## [WHAT YOU SHOULD DO]
Starting at the line containing "Continue the three.js", copy each line exactly, ending with the line containing "return pairs". Leave out everything else.

## [DATA FOR THIS EXERCISE]
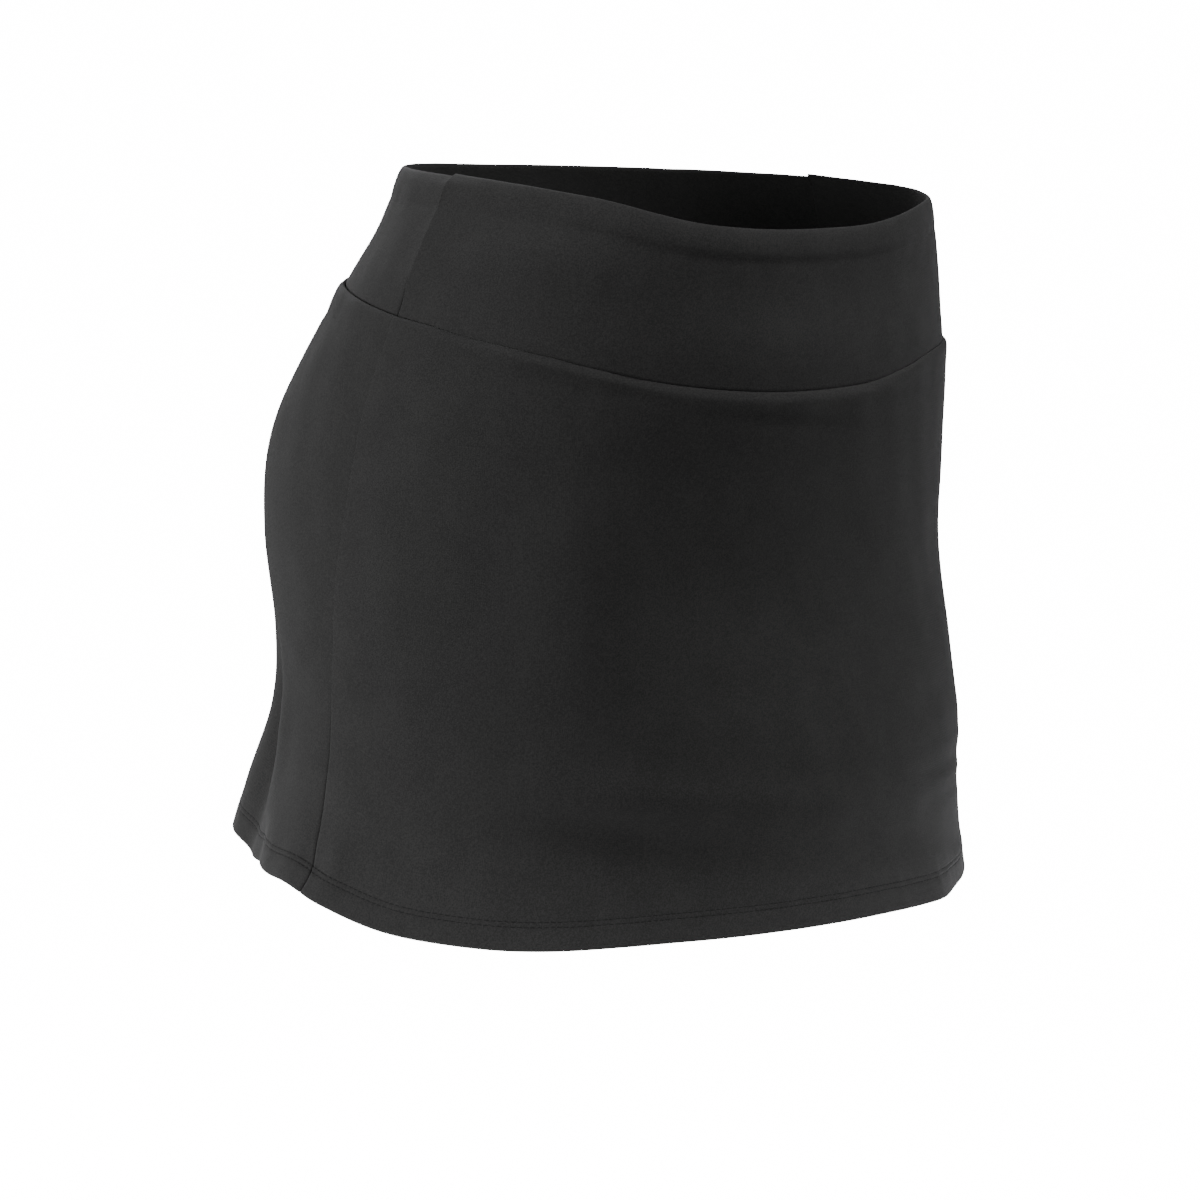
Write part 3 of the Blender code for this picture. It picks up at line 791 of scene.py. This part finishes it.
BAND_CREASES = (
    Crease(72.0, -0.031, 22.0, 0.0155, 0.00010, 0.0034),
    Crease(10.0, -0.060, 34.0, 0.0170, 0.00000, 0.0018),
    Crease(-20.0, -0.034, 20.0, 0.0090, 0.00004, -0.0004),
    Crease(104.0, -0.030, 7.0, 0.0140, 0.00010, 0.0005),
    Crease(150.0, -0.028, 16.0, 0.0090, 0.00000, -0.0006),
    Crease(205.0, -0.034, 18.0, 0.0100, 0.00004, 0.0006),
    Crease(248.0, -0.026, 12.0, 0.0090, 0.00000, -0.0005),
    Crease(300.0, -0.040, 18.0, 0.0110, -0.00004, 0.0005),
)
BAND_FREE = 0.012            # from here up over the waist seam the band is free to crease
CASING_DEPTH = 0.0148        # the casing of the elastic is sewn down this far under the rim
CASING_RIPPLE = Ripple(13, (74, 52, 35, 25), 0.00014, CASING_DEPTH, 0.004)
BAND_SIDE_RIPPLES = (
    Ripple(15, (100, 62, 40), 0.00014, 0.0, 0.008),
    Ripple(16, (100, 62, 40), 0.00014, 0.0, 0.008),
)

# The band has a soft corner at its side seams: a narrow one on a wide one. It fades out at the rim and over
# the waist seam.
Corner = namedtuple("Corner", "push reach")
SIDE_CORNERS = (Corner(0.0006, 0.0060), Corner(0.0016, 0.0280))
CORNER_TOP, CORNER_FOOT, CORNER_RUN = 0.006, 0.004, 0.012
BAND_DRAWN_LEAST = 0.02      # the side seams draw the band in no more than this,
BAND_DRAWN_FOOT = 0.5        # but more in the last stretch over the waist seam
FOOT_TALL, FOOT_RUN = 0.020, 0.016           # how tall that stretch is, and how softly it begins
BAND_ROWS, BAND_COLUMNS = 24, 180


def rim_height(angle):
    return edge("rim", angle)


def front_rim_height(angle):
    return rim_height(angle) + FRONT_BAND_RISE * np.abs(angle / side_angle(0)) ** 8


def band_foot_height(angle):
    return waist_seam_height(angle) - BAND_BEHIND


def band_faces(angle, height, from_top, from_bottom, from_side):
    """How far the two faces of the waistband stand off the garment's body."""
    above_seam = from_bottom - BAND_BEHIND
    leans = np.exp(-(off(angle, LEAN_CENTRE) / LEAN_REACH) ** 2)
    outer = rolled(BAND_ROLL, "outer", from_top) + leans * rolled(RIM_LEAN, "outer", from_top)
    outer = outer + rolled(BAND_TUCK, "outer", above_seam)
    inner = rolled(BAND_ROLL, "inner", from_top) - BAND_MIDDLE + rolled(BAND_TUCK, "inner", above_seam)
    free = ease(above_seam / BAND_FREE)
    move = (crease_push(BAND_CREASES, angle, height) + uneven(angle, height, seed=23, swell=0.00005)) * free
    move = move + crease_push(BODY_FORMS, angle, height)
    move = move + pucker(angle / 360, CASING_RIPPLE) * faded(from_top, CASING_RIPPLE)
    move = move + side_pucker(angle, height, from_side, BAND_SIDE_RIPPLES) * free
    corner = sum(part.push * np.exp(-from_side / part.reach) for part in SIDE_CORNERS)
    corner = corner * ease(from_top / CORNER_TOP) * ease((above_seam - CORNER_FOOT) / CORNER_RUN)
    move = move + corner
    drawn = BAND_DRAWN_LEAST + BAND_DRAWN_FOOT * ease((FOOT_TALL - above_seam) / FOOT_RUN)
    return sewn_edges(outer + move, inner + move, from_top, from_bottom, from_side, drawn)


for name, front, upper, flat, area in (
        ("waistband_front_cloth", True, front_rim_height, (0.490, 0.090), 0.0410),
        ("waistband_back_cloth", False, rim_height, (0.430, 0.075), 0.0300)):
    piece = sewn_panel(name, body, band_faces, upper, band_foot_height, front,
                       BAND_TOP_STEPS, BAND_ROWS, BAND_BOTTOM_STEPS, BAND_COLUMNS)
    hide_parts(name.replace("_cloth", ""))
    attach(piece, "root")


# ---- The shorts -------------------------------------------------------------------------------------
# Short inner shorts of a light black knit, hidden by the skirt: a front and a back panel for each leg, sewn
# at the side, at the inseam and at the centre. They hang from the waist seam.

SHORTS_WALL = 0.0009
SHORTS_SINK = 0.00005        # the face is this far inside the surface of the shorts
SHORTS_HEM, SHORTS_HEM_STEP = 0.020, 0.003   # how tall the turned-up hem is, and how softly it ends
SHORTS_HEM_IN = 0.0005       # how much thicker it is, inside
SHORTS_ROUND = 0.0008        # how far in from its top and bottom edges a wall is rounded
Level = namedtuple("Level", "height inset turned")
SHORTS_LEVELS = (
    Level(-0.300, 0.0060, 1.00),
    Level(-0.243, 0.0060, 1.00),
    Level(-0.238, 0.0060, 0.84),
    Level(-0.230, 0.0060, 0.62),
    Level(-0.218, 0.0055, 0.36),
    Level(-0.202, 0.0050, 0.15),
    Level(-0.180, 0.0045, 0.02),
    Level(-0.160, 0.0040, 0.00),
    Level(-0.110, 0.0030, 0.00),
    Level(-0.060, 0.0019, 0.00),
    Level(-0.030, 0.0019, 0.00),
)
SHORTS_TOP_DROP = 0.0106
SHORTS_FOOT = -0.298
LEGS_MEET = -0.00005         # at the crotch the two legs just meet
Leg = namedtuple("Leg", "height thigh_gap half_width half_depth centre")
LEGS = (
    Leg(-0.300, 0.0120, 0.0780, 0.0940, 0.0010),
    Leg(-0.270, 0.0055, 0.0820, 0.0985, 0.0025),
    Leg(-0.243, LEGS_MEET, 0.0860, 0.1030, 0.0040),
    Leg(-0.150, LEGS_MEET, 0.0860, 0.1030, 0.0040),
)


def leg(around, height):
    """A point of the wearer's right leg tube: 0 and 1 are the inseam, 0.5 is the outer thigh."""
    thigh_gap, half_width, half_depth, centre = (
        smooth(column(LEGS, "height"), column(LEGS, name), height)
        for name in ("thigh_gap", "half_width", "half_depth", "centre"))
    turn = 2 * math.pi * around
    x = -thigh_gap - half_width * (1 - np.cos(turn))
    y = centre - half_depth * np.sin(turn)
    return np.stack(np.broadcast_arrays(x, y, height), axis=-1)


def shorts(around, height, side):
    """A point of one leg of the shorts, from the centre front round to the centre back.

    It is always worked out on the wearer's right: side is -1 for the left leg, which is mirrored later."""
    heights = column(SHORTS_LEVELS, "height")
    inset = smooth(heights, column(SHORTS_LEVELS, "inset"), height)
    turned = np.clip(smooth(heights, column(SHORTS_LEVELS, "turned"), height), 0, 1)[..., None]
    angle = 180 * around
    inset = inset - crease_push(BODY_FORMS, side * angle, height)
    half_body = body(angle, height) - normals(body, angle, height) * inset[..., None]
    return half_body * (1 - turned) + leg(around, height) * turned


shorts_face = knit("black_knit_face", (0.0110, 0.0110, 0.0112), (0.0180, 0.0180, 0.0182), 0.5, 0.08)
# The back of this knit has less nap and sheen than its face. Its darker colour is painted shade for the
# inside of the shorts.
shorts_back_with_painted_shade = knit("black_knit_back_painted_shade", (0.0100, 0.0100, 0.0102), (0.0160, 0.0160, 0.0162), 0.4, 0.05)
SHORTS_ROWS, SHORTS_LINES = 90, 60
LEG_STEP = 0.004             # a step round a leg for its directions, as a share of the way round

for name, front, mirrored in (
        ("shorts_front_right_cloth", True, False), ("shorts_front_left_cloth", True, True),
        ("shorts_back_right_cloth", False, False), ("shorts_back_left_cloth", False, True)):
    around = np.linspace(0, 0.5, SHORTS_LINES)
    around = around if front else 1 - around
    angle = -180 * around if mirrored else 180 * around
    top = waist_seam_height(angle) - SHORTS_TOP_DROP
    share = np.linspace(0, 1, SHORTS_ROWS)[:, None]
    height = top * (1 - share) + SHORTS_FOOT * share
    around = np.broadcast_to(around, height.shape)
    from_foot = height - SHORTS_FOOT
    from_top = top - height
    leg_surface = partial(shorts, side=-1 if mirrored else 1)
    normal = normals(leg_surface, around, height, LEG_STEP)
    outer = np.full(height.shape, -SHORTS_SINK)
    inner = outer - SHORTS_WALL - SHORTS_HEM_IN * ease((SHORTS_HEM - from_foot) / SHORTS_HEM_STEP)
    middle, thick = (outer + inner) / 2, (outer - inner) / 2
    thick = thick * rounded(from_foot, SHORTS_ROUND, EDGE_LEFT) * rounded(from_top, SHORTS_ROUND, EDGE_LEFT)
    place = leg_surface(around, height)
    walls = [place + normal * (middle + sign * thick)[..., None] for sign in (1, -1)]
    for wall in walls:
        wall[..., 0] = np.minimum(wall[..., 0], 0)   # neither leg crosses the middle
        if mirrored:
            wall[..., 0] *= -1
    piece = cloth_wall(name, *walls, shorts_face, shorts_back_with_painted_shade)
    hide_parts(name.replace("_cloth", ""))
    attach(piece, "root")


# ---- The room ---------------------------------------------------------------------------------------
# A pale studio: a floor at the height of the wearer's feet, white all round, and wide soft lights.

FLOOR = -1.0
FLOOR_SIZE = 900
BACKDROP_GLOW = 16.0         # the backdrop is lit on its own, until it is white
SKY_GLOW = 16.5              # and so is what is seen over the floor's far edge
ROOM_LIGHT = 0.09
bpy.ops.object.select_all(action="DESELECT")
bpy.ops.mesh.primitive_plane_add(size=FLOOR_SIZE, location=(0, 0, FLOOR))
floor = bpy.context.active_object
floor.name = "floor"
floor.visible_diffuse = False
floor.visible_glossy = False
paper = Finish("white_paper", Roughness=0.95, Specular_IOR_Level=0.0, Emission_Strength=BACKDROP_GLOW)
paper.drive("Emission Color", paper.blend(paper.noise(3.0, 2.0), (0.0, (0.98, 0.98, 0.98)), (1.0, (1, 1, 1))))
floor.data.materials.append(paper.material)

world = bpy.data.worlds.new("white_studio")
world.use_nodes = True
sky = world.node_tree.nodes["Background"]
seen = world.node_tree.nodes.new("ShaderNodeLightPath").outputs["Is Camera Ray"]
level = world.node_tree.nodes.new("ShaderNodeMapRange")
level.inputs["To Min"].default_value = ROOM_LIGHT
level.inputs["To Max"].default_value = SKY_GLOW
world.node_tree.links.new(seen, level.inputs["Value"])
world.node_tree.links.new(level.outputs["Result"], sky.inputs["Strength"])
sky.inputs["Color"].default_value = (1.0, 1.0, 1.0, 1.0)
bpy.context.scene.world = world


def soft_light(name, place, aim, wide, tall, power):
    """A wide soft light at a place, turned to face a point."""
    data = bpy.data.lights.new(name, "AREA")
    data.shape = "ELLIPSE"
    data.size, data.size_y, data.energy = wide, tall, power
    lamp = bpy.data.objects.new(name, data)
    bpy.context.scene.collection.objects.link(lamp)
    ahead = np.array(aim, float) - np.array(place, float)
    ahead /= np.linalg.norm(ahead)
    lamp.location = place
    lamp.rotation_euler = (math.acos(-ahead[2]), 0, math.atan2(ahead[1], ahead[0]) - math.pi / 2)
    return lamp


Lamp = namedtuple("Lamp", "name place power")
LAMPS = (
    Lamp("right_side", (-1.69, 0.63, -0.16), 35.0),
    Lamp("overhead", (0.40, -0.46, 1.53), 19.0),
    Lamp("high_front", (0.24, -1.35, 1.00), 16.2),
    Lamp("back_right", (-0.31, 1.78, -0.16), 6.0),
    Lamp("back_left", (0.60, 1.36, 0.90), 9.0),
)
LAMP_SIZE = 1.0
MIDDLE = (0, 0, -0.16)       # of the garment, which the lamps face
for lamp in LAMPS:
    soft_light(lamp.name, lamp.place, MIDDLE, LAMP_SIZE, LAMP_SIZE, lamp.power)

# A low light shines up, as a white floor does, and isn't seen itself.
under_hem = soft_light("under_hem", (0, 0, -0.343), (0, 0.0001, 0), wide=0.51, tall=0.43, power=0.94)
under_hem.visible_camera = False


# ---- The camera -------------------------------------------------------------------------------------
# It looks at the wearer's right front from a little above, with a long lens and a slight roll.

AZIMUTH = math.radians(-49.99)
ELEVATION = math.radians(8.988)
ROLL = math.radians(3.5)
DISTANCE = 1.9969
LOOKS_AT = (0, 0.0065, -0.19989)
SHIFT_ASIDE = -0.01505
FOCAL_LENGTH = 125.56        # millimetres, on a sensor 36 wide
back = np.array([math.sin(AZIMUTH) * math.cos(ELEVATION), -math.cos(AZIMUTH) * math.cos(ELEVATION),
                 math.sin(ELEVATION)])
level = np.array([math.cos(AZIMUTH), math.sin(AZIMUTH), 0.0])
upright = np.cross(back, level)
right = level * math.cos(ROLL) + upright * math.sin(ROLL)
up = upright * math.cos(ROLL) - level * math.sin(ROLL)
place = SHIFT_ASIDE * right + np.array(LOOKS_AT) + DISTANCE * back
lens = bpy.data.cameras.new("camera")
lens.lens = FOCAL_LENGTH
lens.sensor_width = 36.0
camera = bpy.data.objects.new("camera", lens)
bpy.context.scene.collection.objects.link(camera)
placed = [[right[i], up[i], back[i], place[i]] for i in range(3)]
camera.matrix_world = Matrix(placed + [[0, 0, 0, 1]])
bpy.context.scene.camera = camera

...

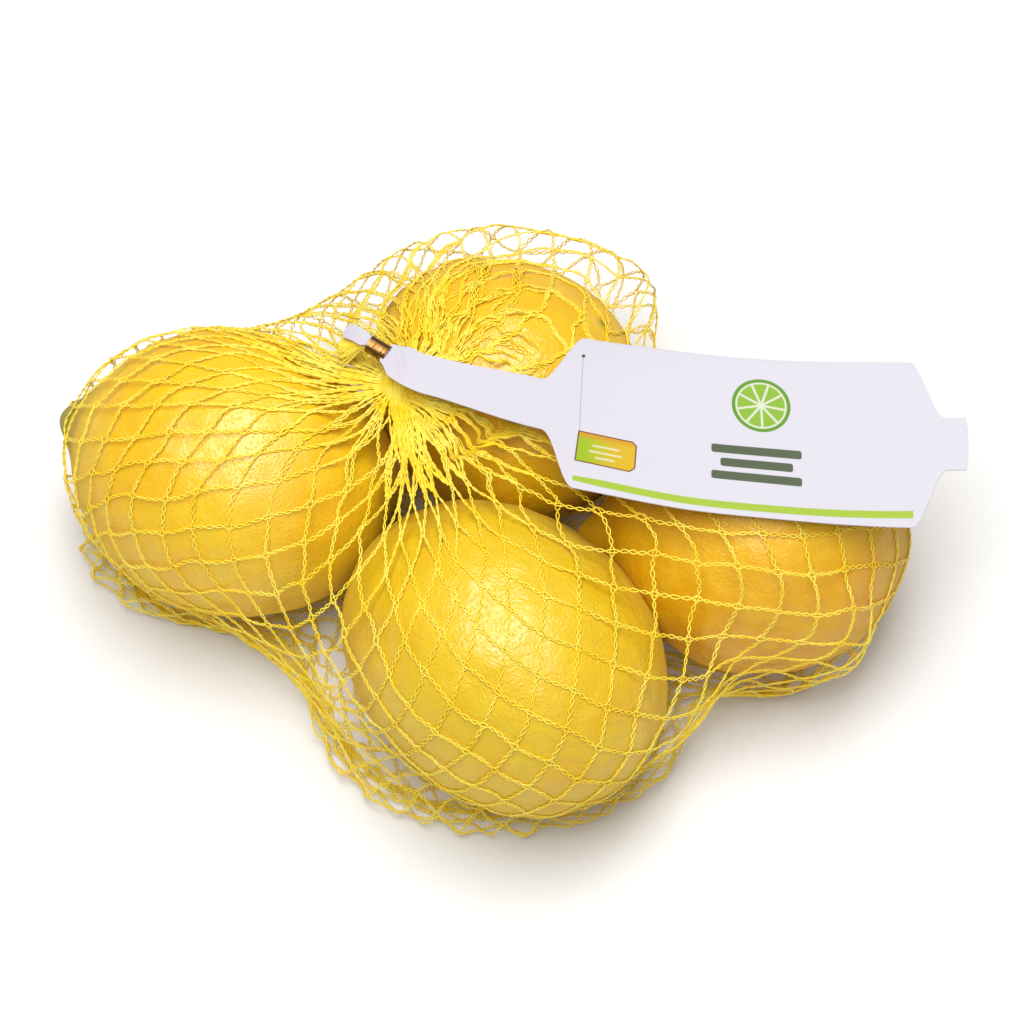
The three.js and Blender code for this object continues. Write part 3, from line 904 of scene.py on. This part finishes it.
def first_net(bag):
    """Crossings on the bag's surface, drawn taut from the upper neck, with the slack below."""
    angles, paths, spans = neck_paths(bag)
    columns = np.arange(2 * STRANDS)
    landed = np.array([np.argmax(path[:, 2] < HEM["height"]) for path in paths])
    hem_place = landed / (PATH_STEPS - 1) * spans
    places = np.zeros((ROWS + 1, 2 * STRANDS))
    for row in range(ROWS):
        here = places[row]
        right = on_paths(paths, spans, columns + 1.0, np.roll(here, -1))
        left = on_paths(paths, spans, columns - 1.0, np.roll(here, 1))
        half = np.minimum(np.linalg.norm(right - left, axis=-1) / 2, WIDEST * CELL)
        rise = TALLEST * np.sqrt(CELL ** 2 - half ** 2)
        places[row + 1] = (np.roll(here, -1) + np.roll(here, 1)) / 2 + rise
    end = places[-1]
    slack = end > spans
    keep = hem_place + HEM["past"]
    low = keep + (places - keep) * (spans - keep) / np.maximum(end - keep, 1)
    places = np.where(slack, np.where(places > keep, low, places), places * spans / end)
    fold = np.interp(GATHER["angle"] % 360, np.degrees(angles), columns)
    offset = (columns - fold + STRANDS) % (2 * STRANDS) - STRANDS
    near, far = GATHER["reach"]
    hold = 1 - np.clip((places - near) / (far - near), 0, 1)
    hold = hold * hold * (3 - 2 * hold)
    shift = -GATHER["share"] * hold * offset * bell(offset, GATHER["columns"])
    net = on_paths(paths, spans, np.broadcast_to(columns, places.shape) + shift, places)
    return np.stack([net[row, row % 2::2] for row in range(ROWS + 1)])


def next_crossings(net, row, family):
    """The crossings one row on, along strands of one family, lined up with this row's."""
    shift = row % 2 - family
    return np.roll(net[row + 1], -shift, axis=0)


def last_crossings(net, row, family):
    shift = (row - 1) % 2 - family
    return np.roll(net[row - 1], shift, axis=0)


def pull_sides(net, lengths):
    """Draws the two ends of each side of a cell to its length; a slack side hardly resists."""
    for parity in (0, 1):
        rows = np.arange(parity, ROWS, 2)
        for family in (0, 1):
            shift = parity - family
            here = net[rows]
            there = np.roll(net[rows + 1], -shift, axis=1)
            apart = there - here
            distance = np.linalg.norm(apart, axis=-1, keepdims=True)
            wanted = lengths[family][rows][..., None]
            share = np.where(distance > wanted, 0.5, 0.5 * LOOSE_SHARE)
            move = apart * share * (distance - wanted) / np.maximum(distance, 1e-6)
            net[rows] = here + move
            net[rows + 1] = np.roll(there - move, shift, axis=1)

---

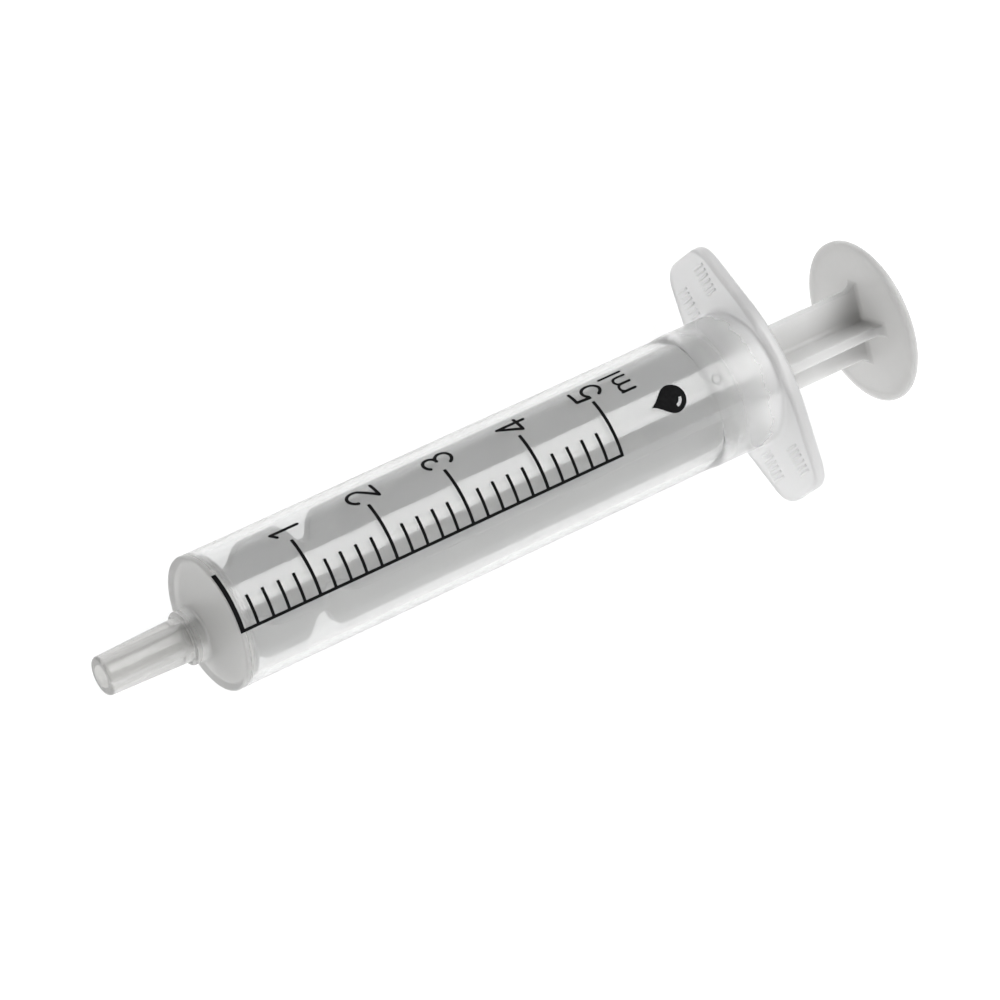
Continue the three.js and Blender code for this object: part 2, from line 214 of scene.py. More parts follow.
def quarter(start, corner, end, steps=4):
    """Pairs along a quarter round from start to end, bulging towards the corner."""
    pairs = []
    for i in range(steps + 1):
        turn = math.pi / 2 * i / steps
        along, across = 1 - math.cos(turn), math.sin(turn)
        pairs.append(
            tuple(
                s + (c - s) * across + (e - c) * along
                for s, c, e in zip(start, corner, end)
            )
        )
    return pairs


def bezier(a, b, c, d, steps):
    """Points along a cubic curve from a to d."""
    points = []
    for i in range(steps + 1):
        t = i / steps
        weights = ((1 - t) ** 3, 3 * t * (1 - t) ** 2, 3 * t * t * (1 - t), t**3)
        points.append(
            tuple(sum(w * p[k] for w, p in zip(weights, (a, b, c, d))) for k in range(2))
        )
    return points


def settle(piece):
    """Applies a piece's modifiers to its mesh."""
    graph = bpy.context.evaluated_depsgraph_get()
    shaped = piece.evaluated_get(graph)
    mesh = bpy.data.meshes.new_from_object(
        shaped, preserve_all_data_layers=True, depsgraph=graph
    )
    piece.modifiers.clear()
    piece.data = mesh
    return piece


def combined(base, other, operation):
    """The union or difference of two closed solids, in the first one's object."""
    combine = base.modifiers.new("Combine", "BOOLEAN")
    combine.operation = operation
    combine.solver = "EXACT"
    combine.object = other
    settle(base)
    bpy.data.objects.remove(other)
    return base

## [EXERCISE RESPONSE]
Continue the three.js and Blender code for this object: part 2, from line 214 of scene.py. More parts follow.
def quarter(start, corner, end, steps=4):
    """Pairs along a quarter round from start to end, bulging towards the corner."""
    pairs = []
    for i in range(steps + 1):
        turn = math.pi / 2 * i / steps
        along, across = 1 - math.cos(turn), math.sin(turn)
        pairs.append(
            tuple(
                s + (c - s) * across + (e - c) * along
                for s, c, e in zip(start, corner, end)
            )
        )
    return pairs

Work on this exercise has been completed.